This Thai-inspired chicken coconut soup with lemongrass is creamy and comforting yet surprisingly light and healthy.
A Note On What Chicken Stock To Use For This Soup
When Jean-Georges Vongerichten wrote this Thai-minded recipe, he specified Rich Chicken Stock as an ingredient, which you’ll see listed in the recipe below. It’s not the type of stock that would be used in Thailand. It’s simply how Jean-Georges refers to his basic chicken stock recipe that’s made rich with leeks and thyme and…well, heck, we’ll just give you the recipe. Stud 1 medium onion with 6 whole cloves and then toss it in a stock pot along with 3 garlic cloves, 2 pounds chicken wings, 1 carrot, 1 bay leaf, 1 celery stalk, 3 or 4 sprigs fresh thyme, 1 very well rinsed leek, and 10 cups cold water. Bring it to a boil and then immediately reduce the heat to a gentle simmer, skimming any froth or scum that appears on the surface. Cook for a total of 1 1/2 hours. Let cool slightly and then strain. Sorta surprising it isn’t more Asian in nature, although as you’ll taste from the resulting soup, it’s quite nice, just not traditional.
Thai-Inspired Chicken Coconut Soup with Lemongrass
- Quick Glance
- 30 M
- 45 M
- Serves 4
Trim the lemongrass of its outer sheath and its tough ends. Whack the stalk in a few places with the back of a knife to smash it and then cut it into 2 or 3 pieces.
In a large skillet or medium saucepan, combine the oil, onion, and garlic and turn the heat to medium. Cook, stirring, for 1 minute.
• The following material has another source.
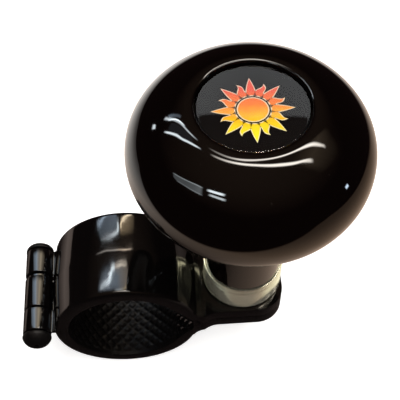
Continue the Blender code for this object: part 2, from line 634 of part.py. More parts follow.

Then add the lemongrass, curry paste, galangal or ginger, and lime leaves. Cook, stirring, for 3 or 4 minutes, then add the stock. Bring to a boil, then reduce the heat to medium, and cook at a moderate boil for about 15 minutes. (You can cool, cover, and refrigerate the soup base for up to 2 days.)
While the broth cooks, cut the chicken breast into 1/2- to 3/4-inch chunks. Remove the stems from the shiitakes and discard or reserve for stock. Cut the caps into quarters or eighths.
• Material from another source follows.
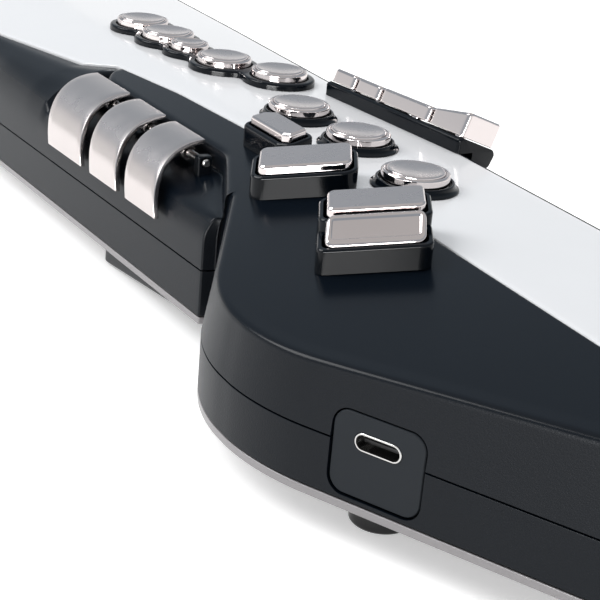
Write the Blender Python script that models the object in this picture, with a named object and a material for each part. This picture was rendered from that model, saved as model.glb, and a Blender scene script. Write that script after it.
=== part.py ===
"""A saxophone-style digital wind instrument, keys up, on its rubber feet.

X runs across the instrument, Y from the bell to the mouthpiece, Z up. All sizes are metres.
Stations along the body are measured from the bell's tip and called s; distances across are called u,
measured from the body's centre line, and heights called h are measured from the seam between the shells.
"""

import math

import bmesh
import bpy
import numpy as np
from mathutils import Matrix, Vector

MM = 0.001

# Heights
FOOT_HEIGHT = 6.5 * MM
PLATE_THICKNESS = 1.85 * MM
LOWER_HEIGHT = 10.3 * MM
WALL = 2.2 * MM
GAP = 0.3 * MM
SEAM_Z = FOOT_HEIGHT + PLATE_THICKNESS + LOWER_HEIGHT

# Outline of the body, seen from above
BODY_LENGTH = 440 * MM
TIP_RADIUS = 20 * MM
BELL_ANGLE = math.radians(27.4)
LOBE_RADIUS = 48 * MM
LOBE_REACH = 51.5 * MM
LOBE_STATION = 88 * MM
FLANK_ANGLE = math.radians(29)
WAIST_STATION = 140 * MM
WAIST_HALF_WIDTH = 33.3 * MM
SHOULDER_STATION = 270 * MM
LEFT_HALF_WIDTH = 40.3 * MM
RIGHT_WAIST = 34.8 * MM
RIGHT_HALF_WIDTH = 36.5 * MM
NECK_HALF_WIDTH = 22 * MM
NECK_TAPER_START = 330 * MM

# Top surface, which is a plane that falls to the left and rises to the mouthpiece
TOP_HEIGHT = 18.9 * MM
RIGHT_MARGIN = 3 * MM
RIGHT_CORNER_RADIUS = 30 * MM
NECK_MARGIN = 4 * MM
PANEL_LAG = 2.5 * MM
TOP_FALL = 0.194
TOP_RISE = 0.026
CREST = 6.5 * MM
DRAFT = 1.0 * MM
PANEL_THICKNESS = 2.2 * MM

# Bay of the side keys
BAY_START = 160 * MM
BAY_END = 234 * MM
BAY_DEPTH = 5.2 * MM
WING_TIP = 237 * MM
WING_EDGE_START = 19.3 * MM
WING_EDGE_END = 22.6 * MM
TUBE_WALL_HEIGHT = 8 * MM
NOTCH_DEPTH = 1.4 * MM

# Round keys: low cups in black rings, each given by its place and radius
CAP_RADIUS = 7.4 * MM
BIS_CAP_RADIUS = 5.3 * MM
CAP_HEIGHT = 3.9 * MM
CAP_RIM = 1.2 * MM
CAP_DISH = 0.9 * MM
CAP_EDGE = 0.5 * MM
CAP_TRAVEL = 1.0 * MM
RING_HEIGHT = 1.7 * MM
RING_FLARE = 1.8 * MM
RING_LIP = 0.6 * MM
BASE_WEB = 4 * MM
BASE_STEPS = 28
STEM_RADIUS = 2.2 * MM
STEM_LENGTH = 5.6 * MM
RIGHT_HAND_KEYS = (
    ("r1_key", 7.7 * MM, 177.5 * MM),
    ("r2_key", 10.3 * MM, 153.0 * MM),
    ("r3_key", 7.7 * MM, 123.9 * MM),
)
LEFT_HAND_KEYS = (
    ("l3_key", 18.0 * MM, 208.9 * MM, CAP_RADIUS),
    ("l2_key", 9.2 * MM, 224.5 * MM, CAP_RADIUS),
    ("bis_key", 6.0 * MM, 240.5 * MM, BIS_CAP_RADIUS),
    ("l1_key", 5.3 * MM, 254.2 * MM, CAP_RADIUS),
    ("front_f_key", 4.2 * MM, 270.8 * MM, CAP_RADIUS),
)

# Flat keys in trays: two low keys in one tray, a trill key and a six-sided key
KEY_TRAVEL = 1.8 * MM
FLAT_KEY_HEIGHT = 6.6 * MM
BAR_KEY_WIDTH = 18.5 * MM
BAR_KEY_CORNER = 1.3 * MM
TRAY_HEIGHT = 4.8 * MM
TRAY_MARGIN = 1.5 * MM
LOW_KEY_TURN = math.radians(-29)
PAIR_ORIGIN = (-31.7 * MM, 93.9 * MM)
PAIR_KEY_HEIGHT = 9 * MM
PAIR_STEP = 2.4 * MM
FRONT_KEY_DEPTH = 6.2 * MM
BACK_KEY_DEPTH = 9.2 * MM
FRONT_KEY_START = 1.2 * MM
BACK_KEY_START = 8.8 * MM
PAIR_DEPTH = BACK_KEY_START + BACK_KEY_DEPTH + 0.8 * MM
TRILL_CENTRE = (-13.8 * MM, 133.4 * MM)
TRILL_KEY_TURN = math.radians(-28.9)
TRILL_KEY_WIDTH = 19.4 * MM
TRILL_KEY_DEPTH = 11.2 * MM
TRILL_KEY_CORNER = 1.8 * MM
HEX_CENTRE = (-9.8 * MM, 154.0 * MM)
HEX_CORNERS = ((-3.2, 6.6), (0.2, 8.6), (3.0, 6.4), (3.2, -7.0), (-1.0, -8.6), (-2.9, -6.8))

# Boards inside: the keys' board follows the top surface, given as (station, reach to the left)
BOARD_THICKNESS = 1.6 * MM
BOARD_DEPTH = STEM_LENGTH + KEY_TRAVEL + GAP
BOARD_MARGIN = 3.6 * MM
BOARD_STATIONS = ((66, 30), (88, 38), (112, 36), (126, 27), (140, 20), (158, 14.6), (215, 15.5), (268, 16))
MAIN_BOARD_START = 216 * MM
MAIN_BOARD_LENGTH = 118 * MM
MAIN_BOARD_WIDTH = 44 * MM
MAIN_BOARD_LEVEL = -4.4 * MM
SENSOR_WIDTH = 14 * MM
SENSOR_DEPTH = 12 * MM
SENSOR_HEIGHT = 10 * MM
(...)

Add the coconut milk, chicken, and mushrooms to the broth. Simmer for about 5 minutes, or until the chicken is cooked through.
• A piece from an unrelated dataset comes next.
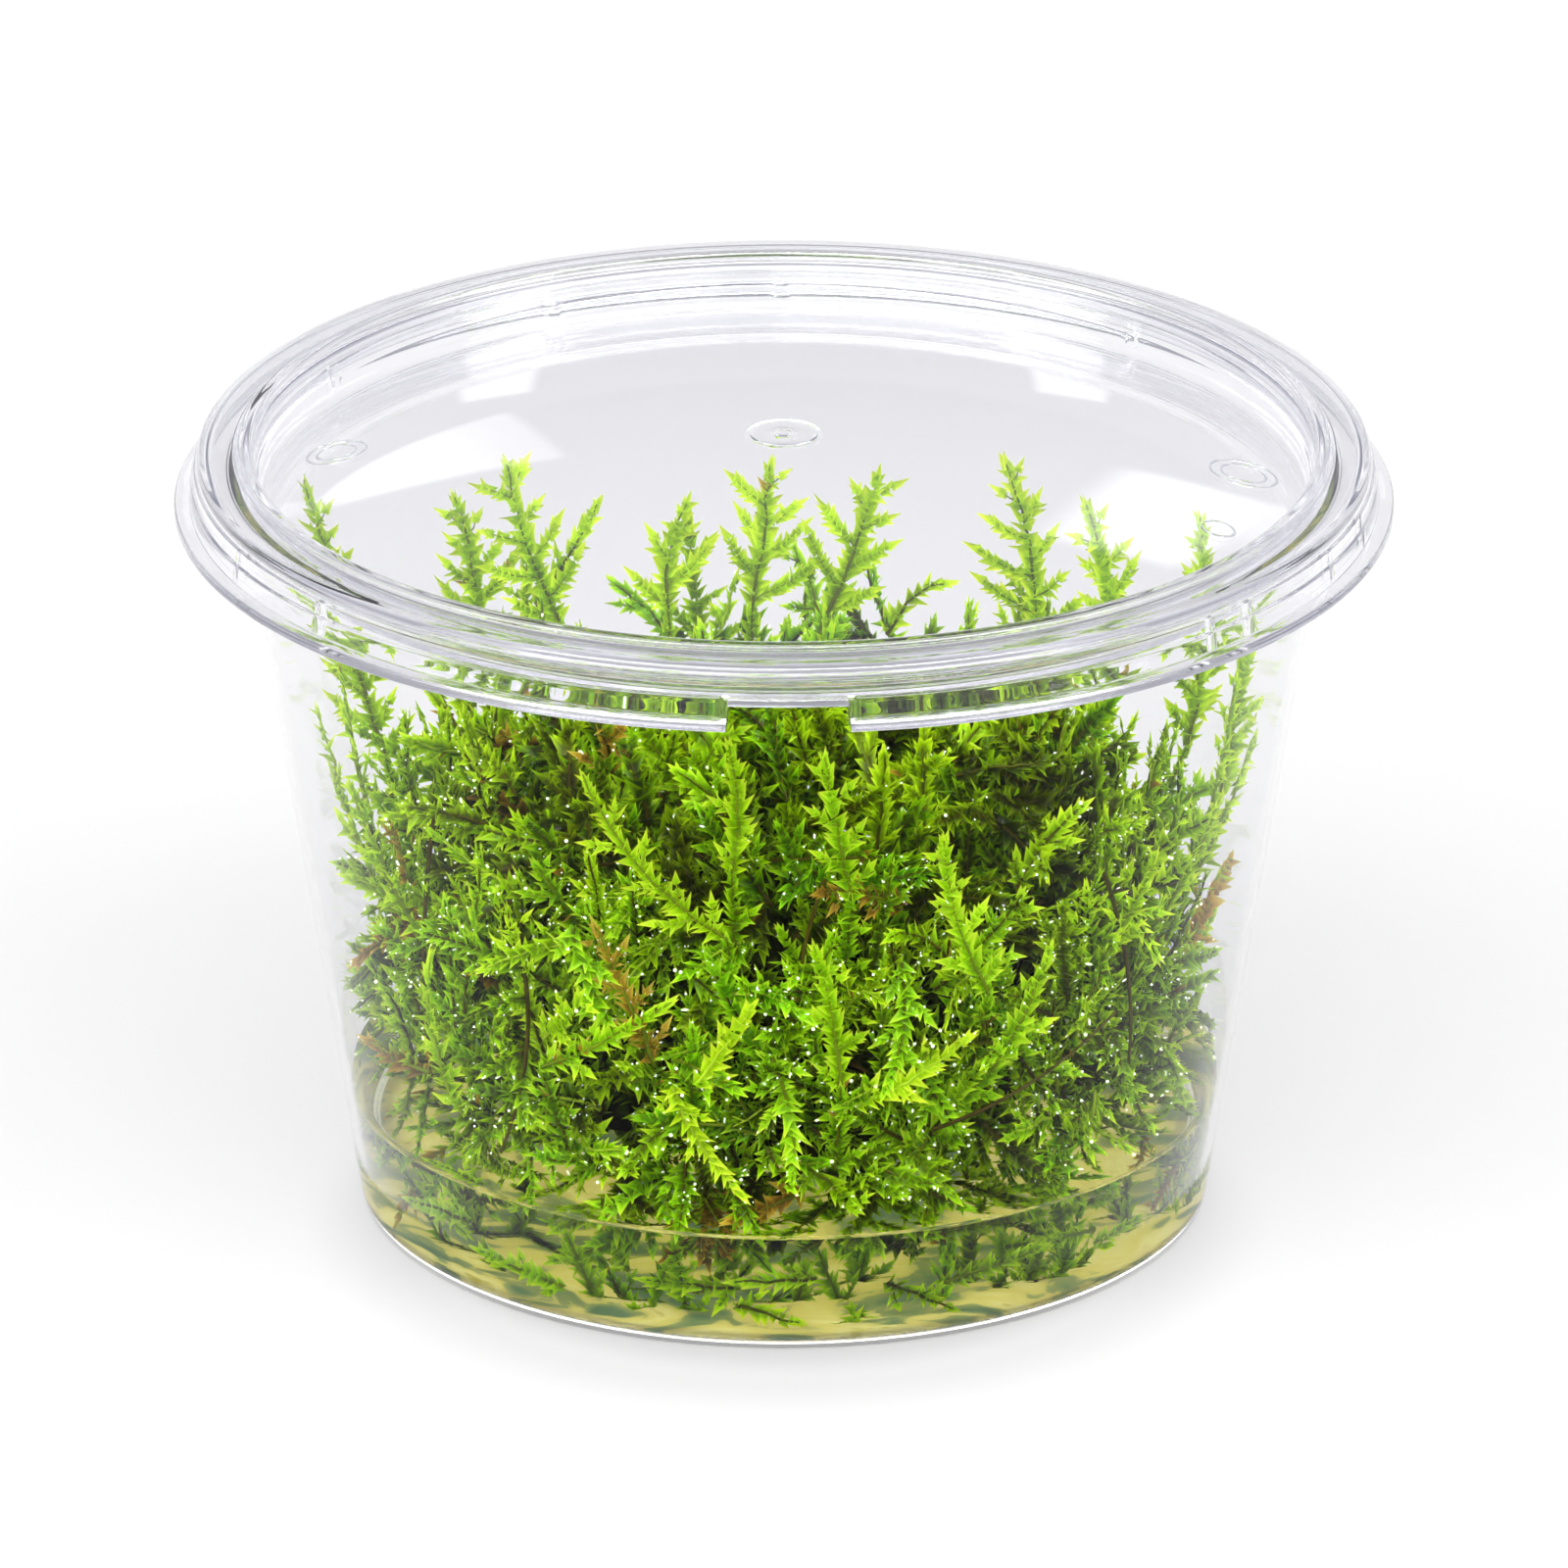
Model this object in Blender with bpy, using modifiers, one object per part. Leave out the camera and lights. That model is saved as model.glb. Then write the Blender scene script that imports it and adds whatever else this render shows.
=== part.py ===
"""Moss clump in a clear lidded cup, with a little liquid at the bottom.

All dimensions are in metres, +Z up. The origin is the middle of the cup's
flat base, so the object stands on z = 0. The notch in the lid's flange
faces -Y, which is the front.
"""

import math

import bmesh
import bpy
from mathutils import Vector

MM = 0.001

# ---------------------------------------------------------------- dimensions
GAP = 0.30 * MM            # clear space between neighbouring pieces
TURN_STEPS = 60            # facets round the cup and the lid

# Cup: a tapered tub with a flat base and a clip bead round its mouth.
BASE_FLAT_RADIUS = 34.5 * MM
BASE_CORNER_RADIUS = 35.2 * MM
BASE_CORNER_HEIGHT = 0.9 * MM
WALL_TOP_RADIUS = 44.7 * MM
WALL_TOP_HEIGHT = 61.4 * MM
WALL_THICKNESS = 0.75 * MM
FLOOR_THICKNESS = 0.90 * MM
BEAD_RADIUS = 47.10 * MM
BEAD_BOTTOM = 62.0 * MM
CUP_HEIGHT = 63.6 * MM

# Lid: domed window in a recess, stacking ridge, flat rim, skirt and flange.
DOME_CENTRE_HEIGHT = 66.6 * MM
DOME_EDGE_RADIUS = 42.0 * MM
DOME_EDGE_HEIGHT = 61.35 * MM
MOAT_RADIUS = 42.8 * MM
MOAT_HEIGHT = 61.2 * MM
LID_THICKNESS = 0.70 * MM
RIDGE_INNER_RADIUS = 43.6 * MM
RIDGE_OUTER_RADIUS = 44.8 * MM
RIDGE_HEIGHT = 65.85 * MM
RIM_HEIGHT = 65.35 * MM
RIM_RADIUS = 48.10 * MM
SKIRT_RADIUS = 48.60 * MM
FLANGE_RADIUS = 50.00 * MM
FLANGE_TOP = 61.15 * MM
FLANGE_BOTTOM = 60.30 * MM

# Tear notch in the flange, snap tabs in the recess and ribs on the skirt.
NOTCH_CENTRE_X = 0.35 * MM
NOTCH_WIDTH = 9.8 * MM
NOTCH_TOP = 62.2 * MM
TAB_ANGLES = (90.3, 116.8, 149.6, 47.7)      # degrees from +X, towards +Y
TAB_WIDTH = 1.4 * MM
TAB_BOTTOM = 62.1 * MM
TAB_TOP = 64.5 * MM
RIB_ANGLES = (-39.6, -24.0, -140.4, -156.0, -45.0, -14.0)
RIB_WIDTH = 0.8 * MM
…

Remove from the heat. Stir in the lime juice and nam pla and taste and adjust the seasoning. Divide the soup among 4 bowls and garnish with the scallions and cilantro and serve. You may remove the galangal and lemongrass before serving, or leave them in; they are delicious to gnaw on at the table. Originally published September 17, 1998.
The Fatty Daddy Challenge Variation
This is David here, and I want to share with you my tweaks to this Thai chicken soup recipe in case, like me, you’re looking to save calories wherever you can. I call it The Fatty Daddy Challenge version of this recipe, and in it I use non-fat chicken stock in place of the rich chicken stock and shrimp in place of chicken. You’ll be coming in at just 9 Weight Watchers PointsPlus. Which is awesome in my book. (I made a few other adjustments to the recipe, which I explain in the David Says below, and I gotta say, it was phenomenal.)
I was looking for an easy-to-make recipe that would be enticing to both me and The One, low in calories for me, as well as healthful for The One (he's come down with a bad cold, and I figured the ginger and lemongrass in this recipe would be a nice antidote). But I couldn't leave well enough alone. Instead of chicken, I used 1 pound Gulf shrimp. I also substituted homemade shrimp stock for the rich chicken stock called for in the recipe. (I had a bunch of shells and shrimp heads in the freezer, so I just dumped them in a stock pot with water to cover and slowly reduced it to 4 cups. I then drained the stock through a fine sieve lined with paper towel.) I added a few squirts of Sriracha sauce for heat and served it pronto. It was mind-blowingly fantastic. So flavorful. Luckily I made a double batch, so I have more to eat tomorrow. Oh, yeah, and if there's any left, I can continue to nurse you-know-who back to health.
Recipe Testers' Reviews
This Thai coconut chicken soup is an absolutely delicious recipe that boasts intense flavor that belies the short cooking time. I found it needed a quick shake of salt to make the flavors pop, and I would recommend using salt and not more fish sauce as the soup’s taste was very well balanced.
Also, my soup wasn't the prettiest color but the taste kept you from caring what it looked like!
This Thai coconut chicken soup was delightful. It packed a punch but was delicate at the same time. All of the ingredients from the mushrooms to the ginger to the lemongrass and cilantro created a flavorful broth that was light but filling.
I'd be careful with the fish sauce—I wouldn't add any more than the recipe calls for as everything has a perfect balance. This would be the best soup to make when you or a family member has a cold!